CHALLENGE: Copy the first line of the material below and every later line through the line containing "return best", without any other output.

MATERIAL PROVIDED:
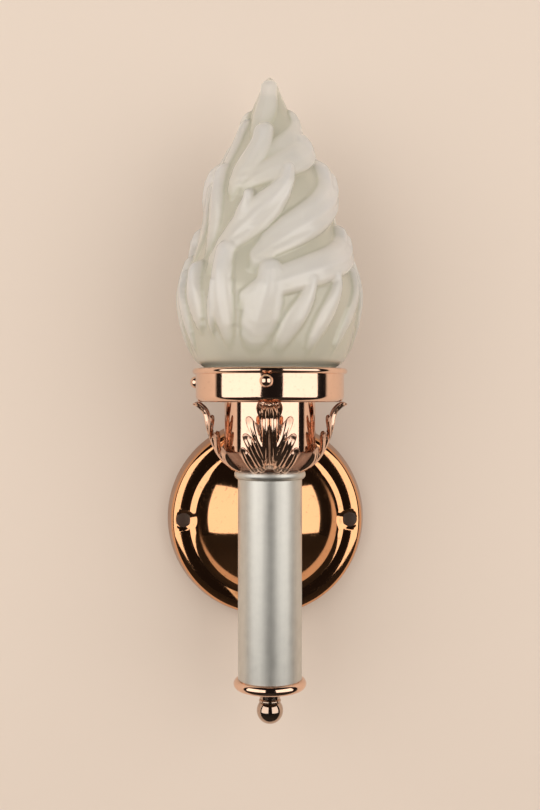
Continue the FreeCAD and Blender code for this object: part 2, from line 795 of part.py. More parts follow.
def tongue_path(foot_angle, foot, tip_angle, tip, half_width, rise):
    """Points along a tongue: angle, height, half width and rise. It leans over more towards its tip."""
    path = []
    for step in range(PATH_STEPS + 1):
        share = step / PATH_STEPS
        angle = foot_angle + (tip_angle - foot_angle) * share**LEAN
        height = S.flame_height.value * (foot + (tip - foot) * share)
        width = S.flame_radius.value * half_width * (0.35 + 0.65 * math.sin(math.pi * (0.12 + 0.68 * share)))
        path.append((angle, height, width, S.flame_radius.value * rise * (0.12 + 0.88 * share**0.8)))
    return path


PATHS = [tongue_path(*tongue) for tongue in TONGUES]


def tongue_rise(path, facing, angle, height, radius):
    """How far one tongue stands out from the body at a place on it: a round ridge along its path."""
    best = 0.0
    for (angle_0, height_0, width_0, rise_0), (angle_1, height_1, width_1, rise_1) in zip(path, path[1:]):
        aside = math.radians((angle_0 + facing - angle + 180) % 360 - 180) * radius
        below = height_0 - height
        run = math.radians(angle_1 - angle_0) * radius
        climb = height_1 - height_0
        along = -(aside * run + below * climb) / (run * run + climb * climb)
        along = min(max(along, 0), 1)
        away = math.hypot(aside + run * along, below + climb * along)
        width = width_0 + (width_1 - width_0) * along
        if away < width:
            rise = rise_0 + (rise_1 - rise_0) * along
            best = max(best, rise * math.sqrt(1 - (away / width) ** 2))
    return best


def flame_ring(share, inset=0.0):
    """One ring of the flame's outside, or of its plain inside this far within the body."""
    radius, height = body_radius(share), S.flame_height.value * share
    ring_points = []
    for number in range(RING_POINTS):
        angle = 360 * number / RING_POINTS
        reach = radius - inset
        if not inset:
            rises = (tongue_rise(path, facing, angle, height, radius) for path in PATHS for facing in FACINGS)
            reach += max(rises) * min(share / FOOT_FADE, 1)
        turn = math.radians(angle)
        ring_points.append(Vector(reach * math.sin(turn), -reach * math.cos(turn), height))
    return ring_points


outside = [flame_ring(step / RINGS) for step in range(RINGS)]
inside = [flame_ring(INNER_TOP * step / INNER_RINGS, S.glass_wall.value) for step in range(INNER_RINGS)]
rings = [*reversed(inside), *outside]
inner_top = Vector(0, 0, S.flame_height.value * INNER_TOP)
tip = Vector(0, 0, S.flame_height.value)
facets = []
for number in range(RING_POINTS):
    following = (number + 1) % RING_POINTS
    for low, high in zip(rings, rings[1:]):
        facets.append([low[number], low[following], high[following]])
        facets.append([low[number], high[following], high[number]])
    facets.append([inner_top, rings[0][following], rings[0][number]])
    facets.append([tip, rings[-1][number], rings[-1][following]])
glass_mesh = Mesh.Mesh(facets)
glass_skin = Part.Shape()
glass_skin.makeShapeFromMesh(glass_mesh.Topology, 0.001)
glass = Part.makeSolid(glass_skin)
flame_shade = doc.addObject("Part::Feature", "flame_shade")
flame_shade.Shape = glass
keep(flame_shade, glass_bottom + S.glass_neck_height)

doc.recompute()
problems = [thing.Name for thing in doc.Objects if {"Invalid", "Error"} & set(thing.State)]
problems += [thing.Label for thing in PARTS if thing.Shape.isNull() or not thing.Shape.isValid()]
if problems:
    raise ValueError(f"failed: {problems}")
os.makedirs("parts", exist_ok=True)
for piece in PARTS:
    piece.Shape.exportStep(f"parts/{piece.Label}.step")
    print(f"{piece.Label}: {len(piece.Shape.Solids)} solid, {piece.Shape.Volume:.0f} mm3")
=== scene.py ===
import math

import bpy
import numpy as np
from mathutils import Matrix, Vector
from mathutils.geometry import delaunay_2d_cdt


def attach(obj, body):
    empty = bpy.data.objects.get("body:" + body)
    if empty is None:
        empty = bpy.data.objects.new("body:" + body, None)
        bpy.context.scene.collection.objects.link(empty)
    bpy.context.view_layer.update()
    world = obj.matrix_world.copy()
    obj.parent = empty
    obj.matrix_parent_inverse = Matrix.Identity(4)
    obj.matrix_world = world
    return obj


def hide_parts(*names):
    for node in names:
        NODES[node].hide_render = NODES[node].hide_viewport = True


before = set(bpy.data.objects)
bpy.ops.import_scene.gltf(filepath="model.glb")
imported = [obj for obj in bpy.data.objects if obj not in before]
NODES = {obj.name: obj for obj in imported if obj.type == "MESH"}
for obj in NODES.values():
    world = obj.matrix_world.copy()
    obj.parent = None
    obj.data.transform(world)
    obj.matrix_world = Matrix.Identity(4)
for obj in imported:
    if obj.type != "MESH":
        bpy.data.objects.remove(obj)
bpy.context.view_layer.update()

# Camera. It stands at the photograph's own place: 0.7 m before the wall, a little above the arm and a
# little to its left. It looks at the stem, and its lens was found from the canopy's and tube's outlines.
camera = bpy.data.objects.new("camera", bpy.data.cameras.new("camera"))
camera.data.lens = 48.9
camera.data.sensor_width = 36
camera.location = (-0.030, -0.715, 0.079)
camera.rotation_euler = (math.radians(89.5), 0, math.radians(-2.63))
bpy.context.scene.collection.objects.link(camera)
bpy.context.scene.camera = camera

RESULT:
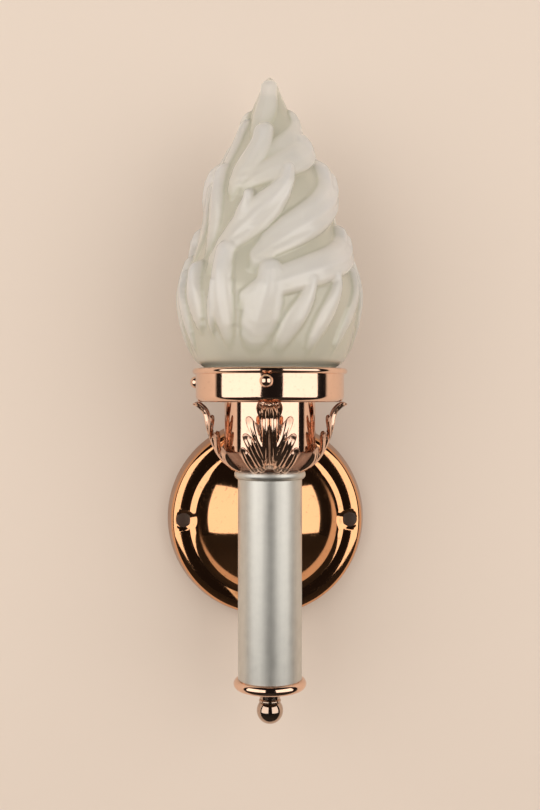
Continue the FreeCAD and Blender code for this object: part 2, from line 795 of part.py. More parts follow.
def tongue_path(foot_angle, foot, tip_angle, tip, half_width, rise):
    """Points along a tongue: angle, height, half width and rise. It leans over more towards its tip."""
    path = []
    for step in range(PATH_STEPS + 1):
        share = step / PATH_STEPS
        angle = foot_angle + (tip_angle - foot_angle) * share**LEAN
        height = S.flame_height.value * (foot + (tip - foot) * share)
        width = S.flame_radius.value * half_width * (0.35 + 0.65 * math.sin(math.pi * (0.12 + 0.68 * share)))
        path.append((angle, height, width, S.flame_radius.value * rise * (0.12 + 0.88 * share**0.8)))
    return path


PATHS = [tongue_path(*tongue) for tongue in TONGUES]


def tongue_rise(path, facing, angle, height, radius):
    """How far one tongue stands out from the body at a place on it: a round ridge along its path."""
    best = 0.0
    for (angle_0, height_0, width_0, rise_0), (angle_1, height_1, width_1, rise_1) in zip(path, path[1:]):
        aside = math.radians((angle_0 + facing - angle + 180) % 360 - 180) * radius
        below = height_0 - height
        run = math.radians(angle_1 - angle_0) * radius
        climb = height_1 - height_0
        along = -(aside * run + below * climb) / (run * run + climb * climb)
        along = min(max(along, 0), 1)
        away = math.hypot(aside + run * along, below + climb * along)
        width = width_0 + (width_1 - width_0) * along
        if away < width:
            rise = rise_0 + (rise_1 - rise_0) * along
            best = max(best, rise * math.sqrt(1 - (away / width) ** 2))
    return best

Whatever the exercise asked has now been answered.